**INFORMATION PROVIDED:**
##############################

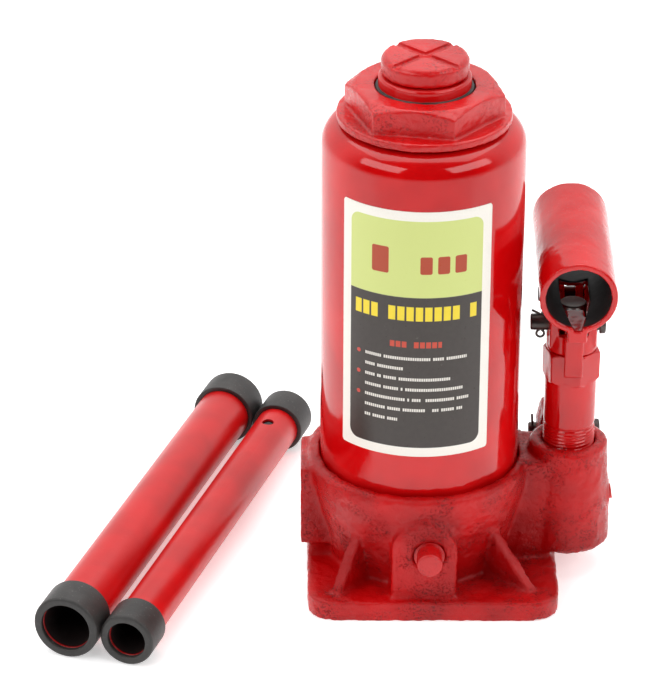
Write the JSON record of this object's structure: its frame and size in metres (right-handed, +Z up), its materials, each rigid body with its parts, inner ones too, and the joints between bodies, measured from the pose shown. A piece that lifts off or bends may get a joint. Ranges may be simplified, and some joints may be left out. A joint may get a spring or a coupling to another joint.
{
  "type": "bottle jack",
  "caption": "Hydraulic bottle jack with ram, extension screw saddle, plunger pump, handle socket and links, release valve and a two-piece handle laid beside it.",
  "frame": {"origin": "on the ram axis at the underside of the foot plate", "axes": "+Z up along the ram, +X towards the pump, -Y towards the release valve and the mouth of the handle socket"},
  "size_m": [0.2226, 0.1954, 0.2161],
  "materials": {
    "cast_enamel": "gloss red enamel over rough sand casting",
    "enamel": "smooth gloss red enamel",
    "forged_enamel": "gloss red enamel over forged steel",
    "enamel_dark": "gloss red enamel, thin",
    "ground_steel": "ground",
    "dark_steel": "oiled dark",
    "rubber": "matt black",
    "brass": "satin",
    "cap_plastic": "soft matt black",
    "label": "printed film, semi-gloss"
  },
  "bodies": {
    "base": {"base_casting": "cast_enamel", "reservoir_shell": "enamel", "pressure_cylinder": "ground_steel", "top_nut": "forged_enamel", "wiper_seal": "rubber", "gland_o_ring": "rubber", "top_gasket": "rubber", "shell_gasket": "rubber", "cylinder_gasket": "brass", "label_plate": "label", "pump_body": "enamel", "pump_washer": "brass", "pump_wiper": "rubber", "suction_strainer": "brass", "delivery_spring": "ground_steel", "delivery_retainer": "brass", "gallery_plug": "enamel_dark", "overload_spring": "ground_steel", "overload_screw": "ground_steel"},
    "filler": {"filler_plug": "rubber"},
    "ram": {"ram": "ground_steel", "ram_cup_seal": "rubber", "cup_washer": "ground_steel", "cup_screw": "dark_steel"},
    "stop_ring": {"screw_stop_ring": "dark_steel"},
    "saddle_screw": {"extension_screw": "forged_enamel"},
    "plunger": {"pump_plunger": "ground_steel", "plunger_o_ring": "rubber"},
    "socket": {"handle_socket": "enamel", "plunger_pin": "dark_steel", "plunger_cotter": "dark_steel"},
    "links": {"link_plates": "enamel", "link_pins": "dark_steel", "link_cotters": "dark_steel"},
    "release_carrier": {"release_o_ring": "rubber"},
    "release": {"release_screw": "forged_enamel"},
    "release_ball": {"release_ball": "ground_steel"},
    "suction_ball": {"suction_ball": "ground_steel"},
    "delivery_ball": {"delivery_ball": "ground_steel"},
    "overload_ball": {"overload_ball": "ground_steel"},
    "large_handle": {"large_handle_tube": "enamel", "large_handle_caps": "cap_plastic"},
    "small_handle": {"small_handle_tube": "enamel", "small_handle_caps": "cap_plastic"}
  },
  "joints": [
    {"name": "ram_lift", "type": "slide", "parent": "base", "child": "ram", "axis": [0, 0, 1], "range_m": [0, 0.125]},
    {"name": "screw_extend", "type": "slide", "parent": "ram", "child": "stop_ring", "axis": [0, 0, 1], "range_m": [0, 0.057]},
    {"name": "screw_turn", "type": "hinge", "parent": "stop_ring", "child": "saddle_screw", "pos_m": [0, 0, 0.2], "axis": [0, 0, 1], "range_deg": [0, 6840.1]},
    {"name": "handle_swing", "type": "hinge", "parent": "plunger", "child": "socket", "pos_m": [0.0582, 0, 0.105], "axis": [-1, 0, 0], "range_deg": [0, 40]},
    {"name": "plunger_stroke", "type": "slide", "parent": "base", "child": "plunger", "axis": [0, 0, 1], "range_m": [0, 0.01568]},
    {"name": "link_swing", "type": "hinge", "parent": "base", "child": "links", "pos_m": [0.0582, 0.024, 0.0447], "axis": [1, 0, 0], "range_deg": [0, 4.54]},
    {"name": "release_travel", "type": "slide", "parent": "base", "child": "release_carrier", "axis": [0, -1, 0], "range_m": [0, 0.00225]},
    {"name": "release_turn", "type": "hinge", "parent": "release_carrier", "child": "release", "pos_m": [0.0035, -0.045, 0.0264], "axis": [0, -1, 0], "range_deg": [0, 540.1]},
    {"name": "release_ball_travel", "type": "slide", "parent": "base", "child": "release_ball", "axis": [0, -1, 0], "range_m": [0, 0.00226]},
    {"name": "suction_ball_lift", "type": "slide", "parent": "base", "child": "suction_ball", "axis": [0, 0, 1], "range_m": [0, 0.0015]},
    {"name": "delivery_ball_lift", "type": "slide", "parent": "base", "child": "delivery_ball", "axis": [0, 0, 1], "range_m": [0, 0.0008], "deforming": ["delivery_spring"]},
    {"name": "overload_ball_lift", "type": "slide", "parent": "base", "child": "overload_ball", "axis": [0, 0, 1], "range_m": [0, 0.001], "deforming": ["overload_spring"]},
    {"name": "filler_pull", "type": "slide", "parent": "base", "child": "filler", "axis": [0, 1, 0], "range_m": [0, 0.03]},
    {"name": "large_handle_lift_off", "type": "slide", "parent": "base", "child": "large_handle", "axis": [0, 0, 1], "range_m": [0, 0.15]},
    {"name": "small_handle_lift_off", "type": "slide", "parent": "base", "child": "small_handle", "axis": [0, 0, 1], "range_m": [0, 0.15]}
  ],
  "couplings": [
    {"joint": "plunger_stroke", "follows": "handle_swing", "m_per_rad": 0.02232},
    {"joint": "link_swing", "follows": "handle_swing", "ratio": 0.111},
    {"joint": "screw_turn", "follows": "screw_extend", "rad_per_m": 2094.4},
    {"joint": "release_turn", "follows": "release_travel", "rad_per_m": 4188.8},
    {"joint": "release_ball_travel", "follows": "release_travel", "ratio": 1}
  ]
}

##############################

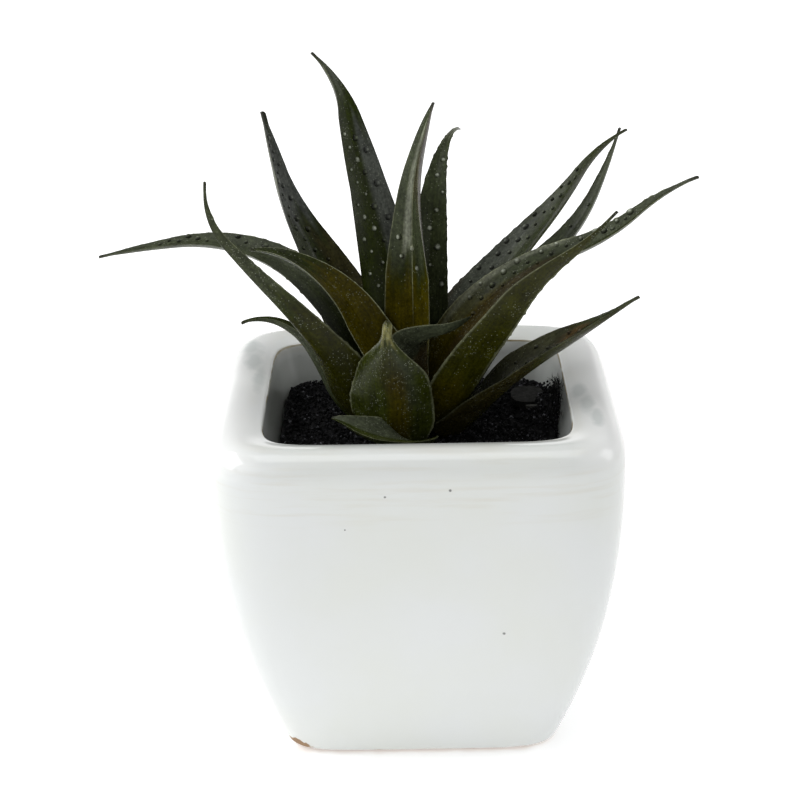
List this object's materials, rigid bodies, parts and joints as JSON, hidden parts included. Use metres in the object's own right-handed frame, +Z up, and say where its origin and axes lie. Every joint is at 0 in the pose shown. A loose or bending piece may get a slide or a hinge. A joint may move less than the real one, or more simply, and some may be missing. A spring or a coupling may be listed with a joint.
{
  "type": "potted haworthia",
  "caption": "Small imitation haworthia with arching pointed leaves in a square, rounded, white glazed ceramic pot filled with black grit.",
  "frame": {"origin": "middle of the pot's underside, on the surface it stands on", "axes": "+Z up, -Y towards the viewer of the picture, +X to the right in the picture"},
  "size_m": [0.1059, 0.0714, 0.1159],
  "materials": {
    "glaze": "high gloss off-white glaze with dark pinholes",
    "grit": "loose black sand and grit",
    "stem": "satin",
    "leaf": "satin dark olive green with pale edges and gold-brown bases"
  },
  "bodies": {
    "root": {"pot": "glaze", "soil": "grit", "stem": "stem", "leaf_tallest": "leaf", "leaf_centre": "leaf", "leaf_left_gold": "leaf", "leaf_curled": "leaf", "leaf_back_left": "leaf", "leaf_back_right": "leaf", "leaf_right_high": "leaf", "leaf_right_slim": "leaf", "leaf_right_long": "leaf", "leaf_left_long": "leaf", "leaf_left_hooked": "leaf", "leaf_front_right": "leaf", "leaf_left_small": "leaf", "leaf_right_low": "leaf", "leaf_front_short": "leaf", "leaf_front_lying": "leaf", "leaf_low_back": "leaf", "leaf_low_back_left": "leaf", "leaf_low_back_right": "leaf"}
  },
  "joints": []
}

##############################

**EXERCISE AIM:** Show all lines above holding "axes".

**ANSWER TO THE EXERCISE:**
  "frame": {"origin": "on the ram axis at the underside of the foot plate", "axes": "+Z up along the ram, +X towards the pump, -Y towards the release valve and the mouth of the handle socket"},
List this object's materials, rigid bodies, parts and joints as JSON, hidden parts included. Use metres in the object's own right-handed frame, +Z up, and say where its origin and axes lie. Every joint is at 0 in the pose shown. A loose or bending piece may get a slide or a hinge. A joint may move less than the real one, or more simply, and some may be missing. A spring or a coupling may be listed with a joint.
  "frame": {"origin": "middle of the pot's underside, on the surface it stands on", "axes": "+Z up, -Y towards the viewer of the picture, +X to the right in the picture"},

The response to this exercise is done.